The complaint fails to state a claim against Gee because Gee is
not a state actor. To state a claim under § 1983, a plaintiff
must allege two essential elements: (1) that a right secured by
the Constitution or laws of the United States was violated and
(2) that the alleged violation was committed by a person acting
"under color of state law." See West v. Atkins, 487 U.S. 42,
48 (1988). Plaintiff's complaint fails on the second of these
elements because the only defendant named in the complaint is a
private individual who does not act "under color of state law." A
person acts under color of state law if he "exercise[s] power
possessed by virtue of state law and made possible only because
the wrongdoer is clothed with the authority of state law." Id.

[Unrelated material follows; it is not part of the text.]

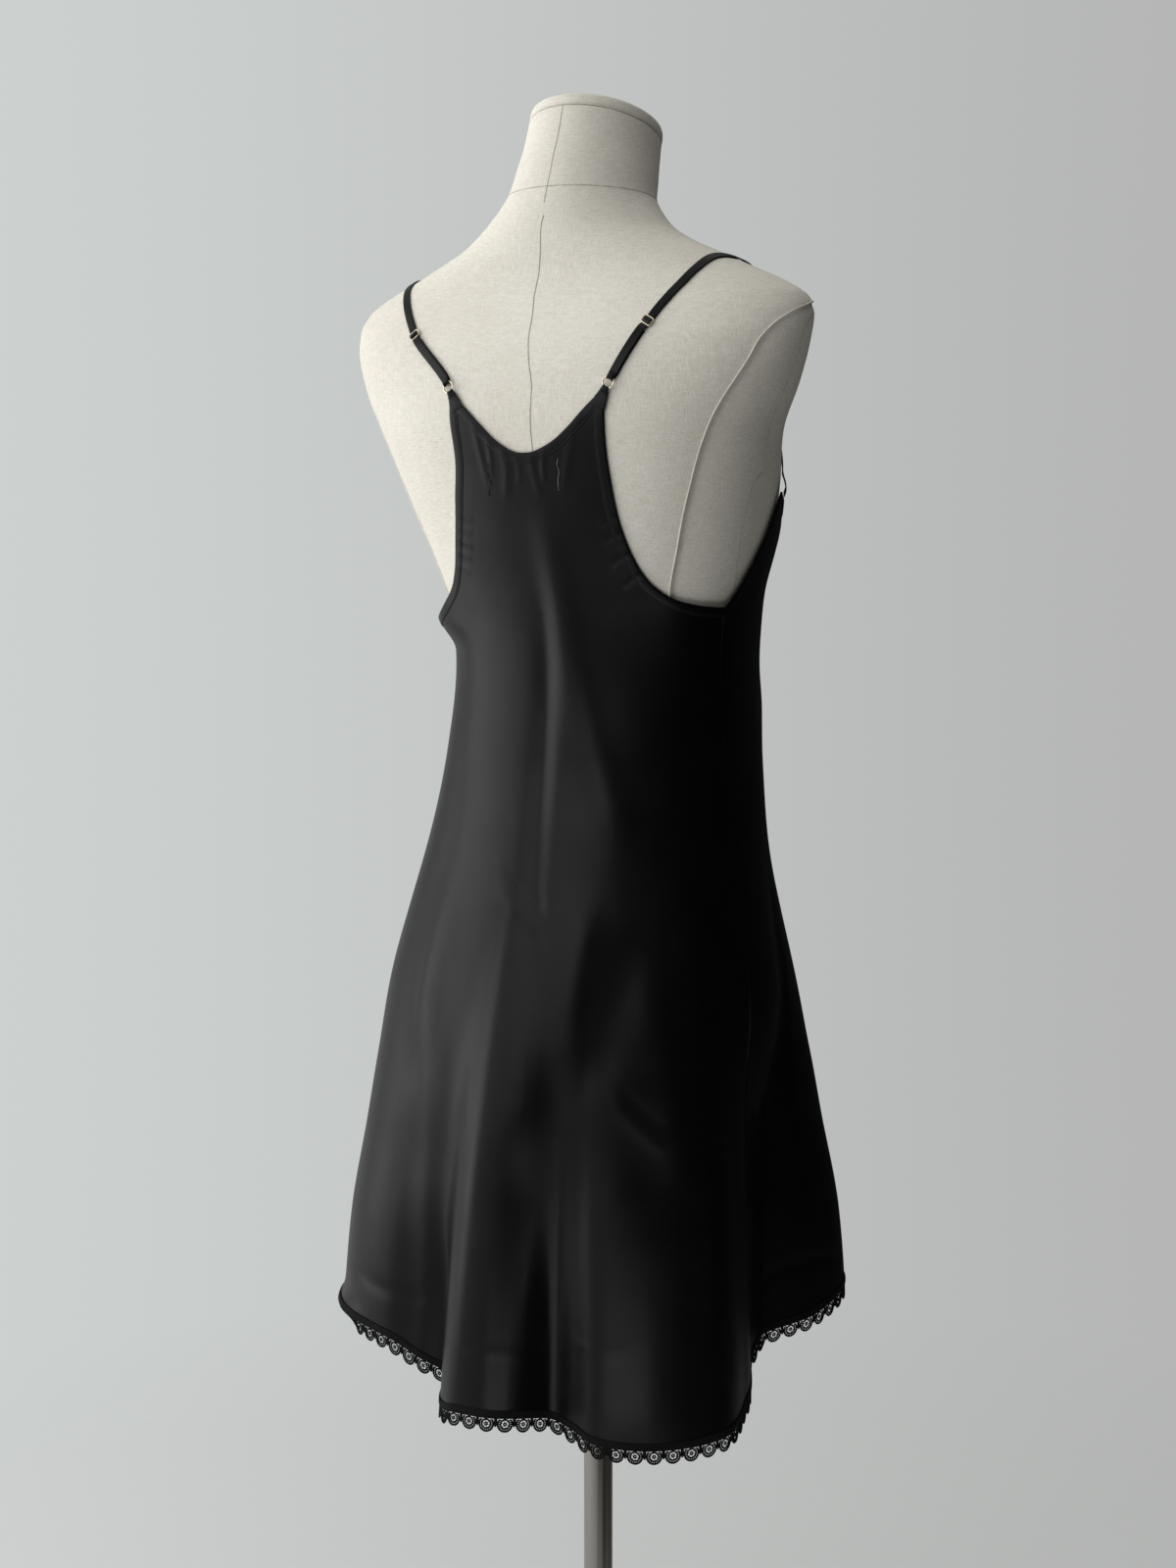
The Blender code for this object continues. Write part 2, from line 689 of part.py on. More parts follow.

at 49. A private individual, such as plaintiff's cellmate, does
not act under color of state law. See Gomez v. Toledo,
446 U.S. 635, 640 (1980). Simply put: there is no constitutional
right to be free from the infliction of deprivations by private
individuals. See Van Ort v. Estate of Stanewich, 92 F.3d 831,
835 (9th Cir. 1996). As the defendant in this case is not a state
actor, but rather a private individual, plaintiff may not pursue
any § 1983 claims against him. Accordingly, the claims against
defendant Gee are DISMISSED.
The complaint also fails with respect to defendant Owen, as the
complaint is premature. Plaintiff has recently written to the
Court indicating that his administrative grievance against Owen
"is still at the third level in Sacramento, California." The
Prison Litigation Reform Act of 1995 amended 42 U.S.C. § 1997e to
provide that "[n]o action shall be brought with respect to prison
conditions under [42 U.S.C. § 1983], or any other Federal law, by
a prisoner confined in any jail, prison, or other correctional
facility until such administrative remedies as are available are
exhausted." See 42 U.S.C. § 1997e(a). The exhaustion
requirement under § 1997e(a) is mandatory and not merely
directory. Porter v. Nussle, 122 S. Ct. 983, 988 (2002). All
available remedies must be exhausted; those remedies "need not
meet federal standards, nor must they be `plain, speedy, and
effective.'" See id. (citation omitted). Even when the
prisoner seeks relief not available in grievance proceedings, notably
money damages, exhaustion is a prerequisite to suit. See id.;
Booth v. Churner, 532 U.S. 731, 741 (2001). Exhaustion is a
prerequisite to all prisoner lawsuits concerning prison life,
whether such actions involve general conditions or particular
episodes, and whether they allege excessive force or some other
wrong. See Porter, 122 S. Ct. at 992.
The State of California provides its prisoners and parolees the
right to appeal administratively "any departmental decision,
action, condition or policy perceived by those individuals as
adversely affecting their welfare." Cal. Code Regs. tit. 15, §
3084.1(a). In order to exhaust available administrative remedies
within this system, a prisoner must proceed through several
levels of appeal: (1) informal resolution, (2) formal written
appeal on a CDC 602 inmate appeal form, (3) second level appeal
to the institution head or designee, and (4) third level appeal
to the Director of the California Department of Corrections
("Director") in Sacramento, California. See Barry v. Ratelle,
985 F. Supp 1235, 1237 (S.D. Cal. 1997) (citing Cal. Code Regs.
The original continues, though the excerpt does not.